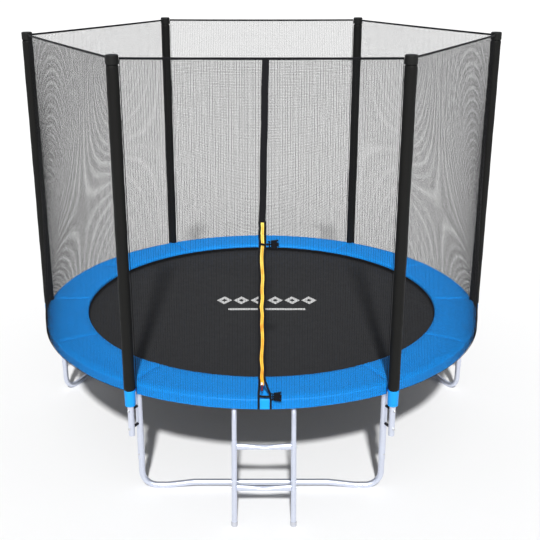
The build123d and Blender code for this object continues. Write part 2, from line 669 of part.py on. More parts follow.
def ladder_foot(x):
    boot = stile_rod(x, S_BOOT, S_FOOT + 12, STILE_LOW_R + 2.2)
    bore = stile_rod(x, S_FOOT - 30, S_FOOT + 30, STILE_LOW_R + STILE_FIT)
    return (boot - bore - floor_slab(-80, 0)) + (boot & floor_slab(0, 2.8))


stile_xs = [LADDER_X - STILE_X, LADDER_X + STILE_X]
for x, name in zip(stile_xs, ("left", "right")):
    save("ladder_stile_" + name, lower_stile(x))
group("ladder_hooks", [upper_stile(x) for x in stile_xs])
group("ladder_feet", [ladder_foot(x) for x in stile_xs])

# ---------------------------------------------------------------- ladder rungs
TREAD_HALF_DEPTH = 20.0
TREAD_HALF_HEIGHT = 14.5
TREAD_WALL = 1.7
RUNG_DIP = 9.0             # how far the tread is pressed down in its middle
DIP_SPREAD = 0.55          # width of the dip, as a share of the half length
DIP_SHIFT, DIP_SQUASH = 0.35, 0.65    # shares of the dip: axis shift, half-depth loss
PLUG_RADII = (12.2, 16.8)
PLUG_LEN = 16
SCREW_HEAD_T = 3.8


def across(x, y, z, direction=1):
    """Frame square to the rung, its x axis along the stile's outward normal."""
    return Plane(origin=(x, y, z), x_dir=(0, -cos_lean, sin_lean), z_dir=(direction, 0, 0))


def tread(y, z, wall, half_length):
    sections = []
    for k in range(9):
        share = -1 + k / 4.0
        dip = RUNG_DIP * math.exp(-(share / DIP_SPREAD) ** 2)
        sections.append(across(LADDER_X + share * half_length, y, z) * Pos(0, dip * DIP_SHIFT)
                        * Ellipse(TREAD_HALF_HEIGHT - wall,
                                  TREAD_HALF_DEPTH - dip * DIP_SQUASH - wall))
    return loft(sections)


rung_plugs, rung_screws = [], []
for rung_z, name in zip(RUNG_Z, ("lower", "upper")):
    s = stile_s(rung_z)
    _, y, z = on_stile(s, LADDER_X)
    rung = tread(y, z, 0, STILE_X) - tread(y, z, TREAD_WALL, STILE_X + 4)
    for x in stile_xs:
        rung = rung - stile_rod(x, s - 60, s + 60, STILE_LOW_R + STILE_FIT)
    # only the length between the stiles is kept
    save("ladder_rung_" + name, max(rung.solids(), key=lambda solid: solid.volume))

    for x, inward in zip(stile_xs, (1, -1)):
        # plug in the rung end, carrying the screw
        plug = across(x + inward * (STILE_LOW_R + 1), y, z, inward) * extrude(
            Ellipse(*PLUG_RADII), PLUG_LEN)
        rung_plugs.append(plug - rod((x, y, z), (x + inward * 60, y, z), RUNG_SCREW_R + SNUG))
        under_head = (x - inward * (STILE_LOW_R + 0.2), y, z)
        head_end = (x - inward * (STILE_LOW_R + 0.2 + SCREW_HEAD_T), y, z)
        tip = (x + inward * (STILE_LOW_R + 14), y, z)
        rung_screws.append(rod(under_head, tip, RUNG_SCREW_R) + rod(head_end, under_head, 6.0))
group("ladder_rung_plugs", rung_plugs)
group("ladder_rung_screws", rung_screws)
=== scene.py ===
"""Round trampoline with a spring pad, six padded poles, an enclosure net and a ladder.

The floor is z = 0, +Z is up and the frame is centred on the Z axis. The net's door,
the ladder and the camera are at the front, towards -Y; +X is right seen from there.
Lengths are millimetres unless a comment says otherwise; meshes are stored in metres.
"""
import json
import math

import bmesh
import bpy
import numpy as np
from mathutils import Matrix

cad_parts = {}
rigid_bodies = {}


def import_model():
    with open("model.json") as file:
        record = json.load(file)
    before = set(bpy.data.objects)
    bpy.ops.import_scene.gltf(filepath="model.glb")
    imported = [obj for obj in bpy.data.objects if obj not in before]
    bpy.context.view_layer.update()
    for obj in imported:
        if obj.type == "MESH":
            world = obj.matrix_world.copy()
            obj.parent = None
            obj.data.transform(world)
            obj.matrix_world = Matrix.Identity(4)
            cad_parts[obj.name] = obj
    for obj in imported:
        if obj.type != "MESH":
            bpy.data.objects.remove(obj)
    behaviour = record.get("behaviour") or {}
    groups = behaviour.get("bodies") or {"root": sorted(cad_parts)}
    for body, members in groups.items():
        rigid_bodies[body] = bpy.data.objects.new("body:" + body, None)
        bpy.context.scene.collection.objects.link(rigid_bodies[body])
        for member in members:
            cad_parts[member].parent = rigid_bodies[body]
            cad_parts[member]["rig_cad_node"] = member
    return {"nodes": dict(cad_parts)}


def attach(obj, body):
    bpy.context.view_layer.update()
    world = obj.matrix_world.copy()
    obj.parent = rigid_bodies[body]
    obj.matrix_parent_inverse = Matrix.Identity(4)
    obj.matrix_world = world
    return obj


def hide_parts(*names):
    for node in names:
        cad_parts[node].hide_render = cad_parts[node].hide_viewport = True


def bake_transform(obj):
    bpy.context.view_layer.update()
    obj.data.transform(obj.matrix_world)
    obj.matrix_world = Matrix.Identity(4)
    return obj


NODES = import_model()["nodes"]
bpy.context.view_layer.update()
MM = 0.001
TURN = 2 * math.pi

# ------------------------------------------------------------------ dimensions
RING_RADIUS = 1506.0
RING_Z = 718.0
POLE_RADIUS = 1587.0
POLE_ANGLES = (-120.0, -60.0, 0.0, 60.0, 120.0, 180.0)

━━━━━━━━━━

Each line from the line containing "for x, inward" through the line containing "obj.parent = None" is to be transcribed exactly, and no other line.

    for x, inward in zip(stile_xs, (1, -1)):
        # plug in the rung end, carrying the screw
        plug = across(x + inward * (STILE_LOW_R + 1), y, z, inward) * extrude(
            Ellipse(*PLUG_RADII), PLUG_LEN)
        rung_plugs.append(plug - rod((x, y, z), (x + inward * 60, y, z), RUNG_SCREW_R + SNUG))
        under_head = (x - inward * (STILE_LOW_R + 0.2), y, z)
        head_end = (x - inward * (STILE_LOW_R + 0.2 + SCREW_HEAD_T), y, z)
        tip = (x + inward * (STILE_LOW_R + 14), y, z)
        rung_screws.append(rod(under_head, tip, RUNG_SCREW_R) + rod(head_end, under_head, 6.0))
group("ladder_rung_plugs", rung_plugs)
group("ladder_rung_screws", rung_screws)
=== scene.py ===
"""Round trampoline with a spring pad, six padded poles, an enclosure net and a ladder.

The floor is z = 0, +Z is up and the frame is centred on the Z axis. The net's door,
the ladder and the camera are at the front, towards -Y; +X is right seen from there.
Lengths are millimetres unless a comment says otherwise; meshes are stored in metres.
"""
import json
import math

import bmesh
import bpy
import numpy as np
from mathutils import Matrix

cad_parts = {}
rigid_bodies = {}


def import_model():
    with open("model.json") as file:
        record = json.load(file)
    before = set(bpy.data.objects)
    bpy.ops.import_scene.gltf(filepath="model.glb")
    imported = [obj for obj in bpy.data.objects if obj not in before]
    bpy.context.view_layer.update()
    for obj in imported:
        if obj.type == "MESH":
            world = obj.matrix_world.copy()
            obj.parent = None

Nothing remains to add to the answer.